# [PROBLEM REQUIREMENTS]
Copy out each line of the material below with no changes.
Begin GIVEN INFORMATION
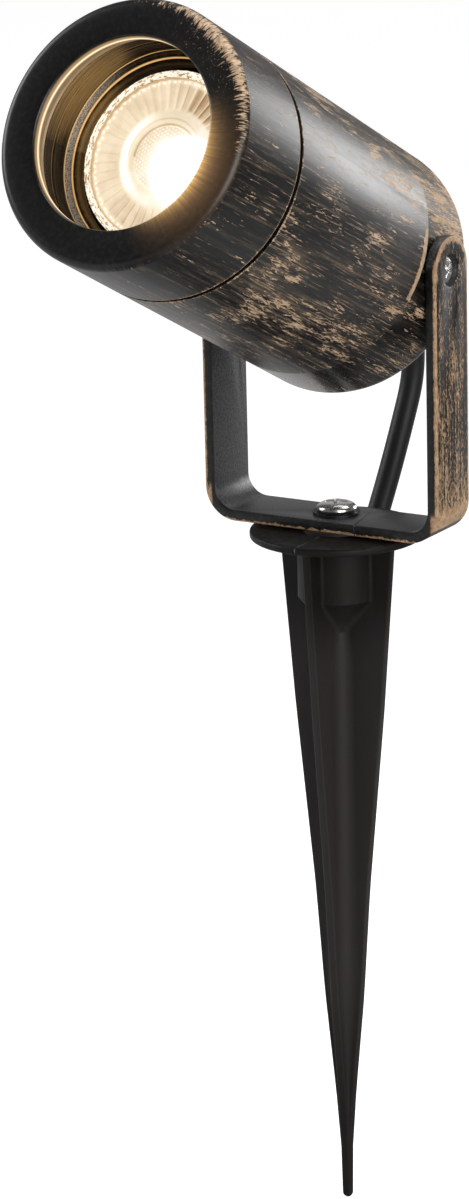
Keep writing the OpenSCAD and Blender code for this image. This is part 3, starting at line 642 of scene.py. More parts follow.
def bracket_paint():
    """Black with bronze strokes down the outer faces and a solid bronze edge."""
    finish = Finish("brushed_bronze_bracket")
    x, y, z = finish.place.split()
    half_x, half_y = bracket_high.x, bracket_high.y
    across = abs(x)
    wide = abs(y)
    columns = finish.place.noise((30, 0.8, 13), 3.0, 0.6)
    ticks = finish.place.noise((0.4, 0.3, 1.3), 2.0, 0.65)
    ragged = finish.place.noise((2.2, 1.5, 2.2), 4.0, 0.65)
    spread = (ragged - 0.5) * (3.2 * MM)
    out = across.step(half_x - 0.5 * MM, half_x - 0.1 * MM)
    under = (z + spread).step(bracket_low.z + 0.9 * MM, bracket_low.z + 0.5 * MM)
    up = z - pivot.z
    arch = distance(y, up)
    crown = (arch + spread).step(half_y - 2.0 * MM, half_y - 1.2 * MM) * up.step(-3 * MM, 0.0)
    patches = finish.place.noise((20, 5, 22), 2.0)
    strokes = columns * 0.5 + ticks * 0.8 + patches * 0.4
    lower = z.step(bracket_low.z + 34 * MM, bracket_low.z + 6 * MM)
    upper = z.step(pivot.z - 30 * MM, pivot.z - 4 * MM)
    strokes = strokes + lower * 0.07 - upper * 0.05
    face = out * strokes.step(0.87, 0.95)
    bottom = ((z + spread * 2.0).step(bracket_low.z + 11 * MM, bracket_low.z + 8.5 * MM)
              * (across + spread * 0.4).step(half_x - 2.6 * MM, half_x - 1.8 * MM))
    rim = ((across + spread * 0.35).step(half_x - 1.0 * MM, half_x - 0.6 * MM)
           * (wide + spread * 0.3).step(half_y - 1.1 * MM, half_y - 0.7 * MM))
    solid = highest(crown * out, bottom, rim, under)
    solid = solid * (ticks + ragged * 0.4).step(0.5, 0.58)
    bronze_on_black(finish, highest(face, solid), finish.place, gain=1.35, depth=1.2)
    slant = x + y * 0.19
    on_base = z.step(bracket_low.z + 4 * MM, bracket_low.z + 3.5 * MM)
    seam_at, softness = 9.6 * MM, 0.2 * MM
    seam = slant.near(seam_at, 0.3 * MM) * on_base
    shaded = slant.step(seam_at - softness, seam_at + softness) * on_base * 0.4
    grain = finish.place.noise(0.6, 3.0, 0.65)
    inside = across.step(half_x - 0.4 * MM, half_x - 1.2 * MM)
    front = wide.step(half_y - 0.1 * MM, half_y - 0.4 * MM)
    powder = grain.step(0.3, 0.7).mix((0.016, 0.016, 0.0165), (0.1, 0.1, 0.104))
    powder = shaded.mix(powder, (0.012, 0.012, 0.012))
    worn = finish.fed("Base Color")
    bare = inside * front * solid.step(0.5, 0.0)
    finish.set(Base_Color=seam.mix(bare.mix(worn, powder), (0.002, 0.002, 0.002)))
    return finish.bump(grain + solid * 0.4 - seam * 2.0, 0.09)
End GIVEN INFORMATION
# [WRITTEN SOLUTION]
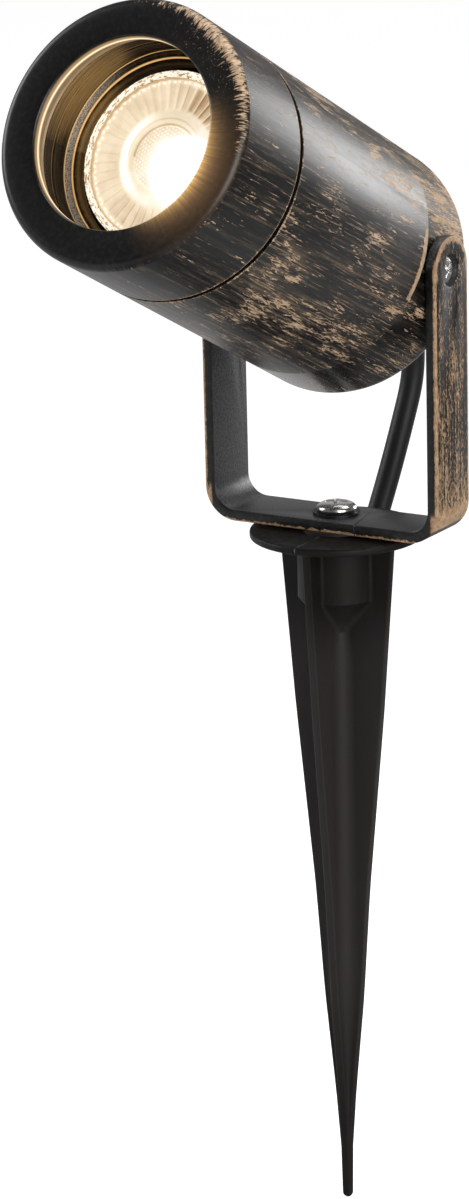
Keep writing the OpenSCAD and Blender code for this image. This is part 3, starting at line 642 of scene.py. More parts follow.
def bracket_paint():
    """Black with bronze strokes down the outer faces and a solid bronze edge."""
    finish = Finish("brushed_bronze_bracket")
    x, y, z = finish.place.split()
    half_x, half_y = bracket_high.x, bracket_high.y
    across = abs(x)
    wide = abs(y)
    columns = finish.place.noise((30, 0.8, 13), 3.0, 0.6)
    ticks = finish.place.noise((0.4, 0.3, 1.3), 2.0, 0.65)
    ragged = finish.place.noise((2.2, 1.5, 2.2), 4.0, 0.65)
    spread = (ragged - 0.5) * (3.2 * MM)
    out = across.step(half_x - 0.5 * MM, half_x - 0.1 * MM)
    under = (z + spread).step(bracket_low.z + 0.9 * MM, bracket_low.z + 0.5 * MM)
    up = z - pivot.z
    arch = distance(y, up)
    crown = (arch + spread).step(half_y - 2.0 * MM, half_y - 1.2 * MM) * up.step(-3 * MM, 0.0)
    patches = finish.place.noise((20, 5, 22), 2.0)
    strokes = columns * 0.5 + ticks * 0.8 + patches * 0.4
    lower = z.step(bracket_low.z + 34 * MM, bracket_low.z + 6 * MM)
    upper = z.step(pivot.z - 30 * MM, pivot.z - 4 * MM)
    strokes = strokes + lower * 0.07 - upper * 0.05
    face = out * strokes.step(0.87, 0.95)
    bottom = ((z + spread * 2.0).step(bracket_low.z + 11 * MM, bracket_low.z + 8.5 * MM)
              * (across + spread * 0.4).step(half_x - 2.6 * MM, half_x - 1.8 * MM))
    rim = ((across + spread * 0.35).step(half_x - 1.0 * MM, half_x - 0.6 * MM)
           * (wide + spread * 0.3).step(half_y - 1.1 * MM, half_y - 0.7 * MM))
    solid = highest(crown * out, bottom, rim, under)
    solid = solid * (ticks + ragged * 0.4).step(0.5, 0.58)
    bronze_on_black(finish, highest(face, solid), finish.place, gain=1.35, depth=1.2)
    slant = x + y * 0.19
    on_base = z.step(bracket_low.z + 4 * MM, bracket_low.z + 3.5 * MM)
    seam_at, softness = 9.6 * MM, 0.2 * MM
    seam = slant.near(seam_at, 0.3 * MM) * on_base
    shaded = slant.step(seam_at - softness, seam_at + softness) * on_base * 0.4
    grain = finish.place.noise(0.6, 3.0, 0.65)
    inside = across.step(half_x - 0.4 * MM, half_x - 1.2 * MM)
    front = wide.step(half_y - 0.1 * MM, half_y - 0.4 * MM)
    powder = grain.step(0.3, 0.7).mix((0.016, 0.016, 0.0165), (0.1, 0.1, 0.104))
    powder = shaded.mix(powder, (0.012, 0.012, 0.012))
    worn = finish.fed("Base Color")
    bare = inside * front * solid.step(0.5, 0.0)
    finish.set(Base_Color=seam.mix(bare.mix(worn, powder), (0.002, 0.002, 0.002)))
    return finish.bump(grain + solid * 0.4 - seam * 2.0, 0.09)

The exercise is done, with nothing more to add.